Vitamin D3 deficiency - effects

  • Rickets in children and adolescents.
  • Osteomalacia (bone softening) and osteoporosis in adults.
  • Broken bones and curvature of the bones.
  • Degeneration of the skeletal system.
  • Skeletal deformity.
  • Problems with the proper functioning of the nervous and muscular system.
  • Inflammation of the skin and conjunctivitis.
  • General weakness of the immune system.
  • Weakening and loss of teeth.
  • Hearing problems.
  • Increased risk of autoimmune diseases, especially type I diabetes, bladder, breast, colorectal, colon and ovarian cancer, and Crohn's disease.

Vitamin D3 excess - consequences

  • Potentially toxic amounts of vitamin D3 lead to hypercalcaemia (a condition of elevated serum calcium levels) and hyperphosphatemia (a condition in which serum organophosphate levels rise above a certain limit). Most of the symptoms that bother us if our body takes a too high dose of vitamin D3 are related to hypercalcaemia.
  • Nausea and vomiting.
  • Weakness, a tendency to tire easily and quickly.
  • Constipation.
  • Lack of appetite.
  • Excessive thirst.
  • Increased urine output.
  • Itchy skin.
  • Headaches.
  • Formation of kidney deposits (nephrolithiasis).
  • Formation of renal calcifications (nephrocalcinosis).
  • Kidney failure.
  • In children, delayed psychomotor development.

Vitamin D3 - supplements

Similarly to a large number of vitamins and minerals, vitamin D3 is available to buy in pharmacies in the form of various preparations. The most popular are tablets and capsules, however, to make sure that everyone can buy a product that suits their needs and preferences, there are also drops, lozenges and others. Such supplements are especially useful in autumn and winter when adequate exposure to the sun is not always easy to achieve. Ready-made products are also helpful if a deficiency is detected in the organism based on laboratory tests (e.g. blood tests). Often products with vitamin D3 are additionally enriched with vitamin K2. It should be remembered that a healthy lifestyle and supplementation will never replace a well-balanced diet adapted to the individual needs of the body. We should also pay attention to whether a given preparation does not clash with the drugs we take or if we are not hypersensitive to any of its components. If we decide to permanently include vitamin supplements in our diet, it is good to consult this fact with a doctor.
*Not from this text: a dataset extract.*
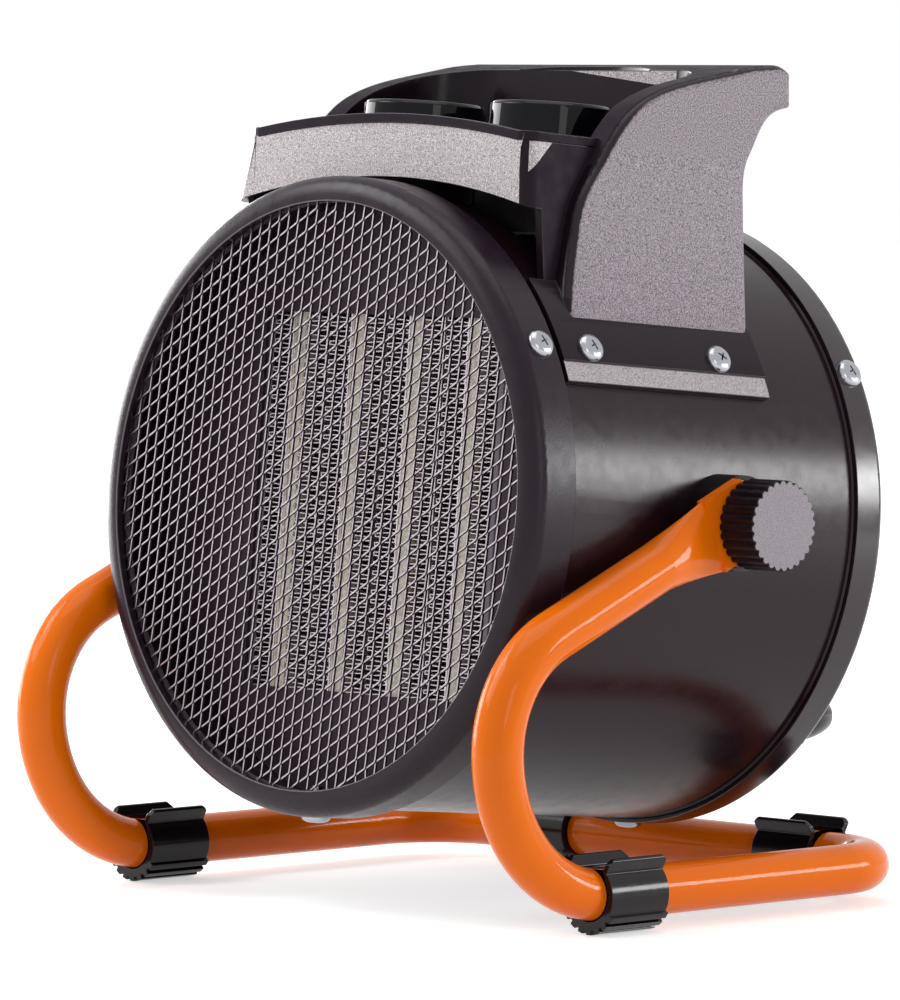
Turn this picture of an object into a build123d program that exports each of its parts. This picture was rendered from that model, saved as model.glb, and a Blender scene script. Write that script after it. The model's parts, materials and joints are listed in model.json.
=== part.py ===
from build123d import *
import os
from math import asin, atan2, ceil, cos, degrees, hypot, radians, sin, sqrt, tan

os.makedirs("parts", exist_ok=True)

# Round forced air heater on a bent tube stand.  Millimetres, +Z up, the outlet looks along -Y,
# +X is on the right of someone who faces the outlet.  The origin is on the floor, under the
# middle of the whole.  The head is drawn about its pivot, barrel axis along Y, and then tilted.

# Barrel, which most of the head and the stand take their size from
barrel_radius = 97.8
barrel_wall = 1.0
barrel_front = -77.5
barrel_rear = 71.0
groove_front = 57.0             # rolled groove that the rear cover stops against
groove_rear = 60.5
groove_depth = 0.6
cover_fit = 0.15                # slip fit of the bezel and the rear cover over the barrel
head_tilt = 5.18                # at rest the outlet looks up by this angle

# Bezel and grille
bezel_wall = 3.0
bezel_radius = barrel_radius + bezel_wall
bezel_rear = -66.0
bezel_shoulder = -78.0
bezel_nose = -83.4
nose_width = 7.3                # rounded nose, seen from the front
lip_radius = bezel_radius - nose_width
lip_width = 1.0
grille_thickness = 1.0
grille_front = -80.6
grille_strand = 1.3
grille_cell_height = 11.5
grille_cell_pitch = 10.0
grille_cell_skew = 28.4         # the strands climb by this angle from one column to the next

# Rear cover
band_wall = 1.6
band_radius = barrel_radius + band_wall
cover_rear = 73.0
cover_face = 1.8
cover_edge_radius = 3.0
slot_width = 5.0
slot_ring_radii = ((26.0, 39.0), (43.5, 57.5), (62.0, 79.0))
slot_counts = (14, 22, 30)
slot_sweep = 24.0               # slant of the intake slots from the radius

# Stand tube
tube_radius = 8.0
tube_wall = 1.2
side_gap = 2.6                  # the side tubes lie this far inside the bezel's widest point
stand_half_width = bezel_radius + tube_radius - side_gap
front_reach = 103.8             # foremost point of the tube's middle line, ahead of the pivot
cover_screw_y = 66.0
crossbar_gap = 5.9              # the crossbar runs this far behind the rear cover's screws
rear_reach = cover_screw_y + crossbar_gap
belly_gap = 2.7                 # between the bezel's lowest point and the base tube, if level
base_drop = bezel_radius + tube_radius + belly_gap
knee_drop = 66.0                # height of the foremost point, below the pivot
upper_bend_radius = 38.0
lower_bend_radius = base_drop - knee_drop
rear_corner_radius = 25.0
arm_lift = 3.2                  # the arm's middle line passes this far above the pivot
paddle_thickness = 3.6          # flattened tube end
paddle_width = 24.0
paddle_end_radius = 13.5
paddle_offset = 5.3             # the flat end's outer face, outside the tube's middle line
paddle_outer_face = stand_half_width + paddle_offset
paddle_run = 17.0               # flat length, from the pivot
squash_run = 22.0               # length over which the round tube goes flat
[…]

Vitamin D3 and blood tests

Often in the context of vitamin D3, the topic of blood tests for its concentration comes up. Of course, the GP may recommend this type of test, but scientists advise not to perform it prophylactically among healthy people, as well as those who do not belong to the high-risk group. The results of such tests do not have any significance in terms of further medical advice.

When it comes to prophylaxis - instead of tests, it is recommended to take vitamin D3 supplementation in the autumn-winter period (in a dose depending on age and weight; it is worth asking your doctor or pharmacist for advice). OstroVit Vitamin D3 4000 + K2 tablets are one of the products that can be used as a preventive measure.

However, there are situations in which a doctor orders a blood test to check the concentration of this vitamin, usually as a result of observing ailments and symptoms that may be related to an incorrect amount of D3 in the body.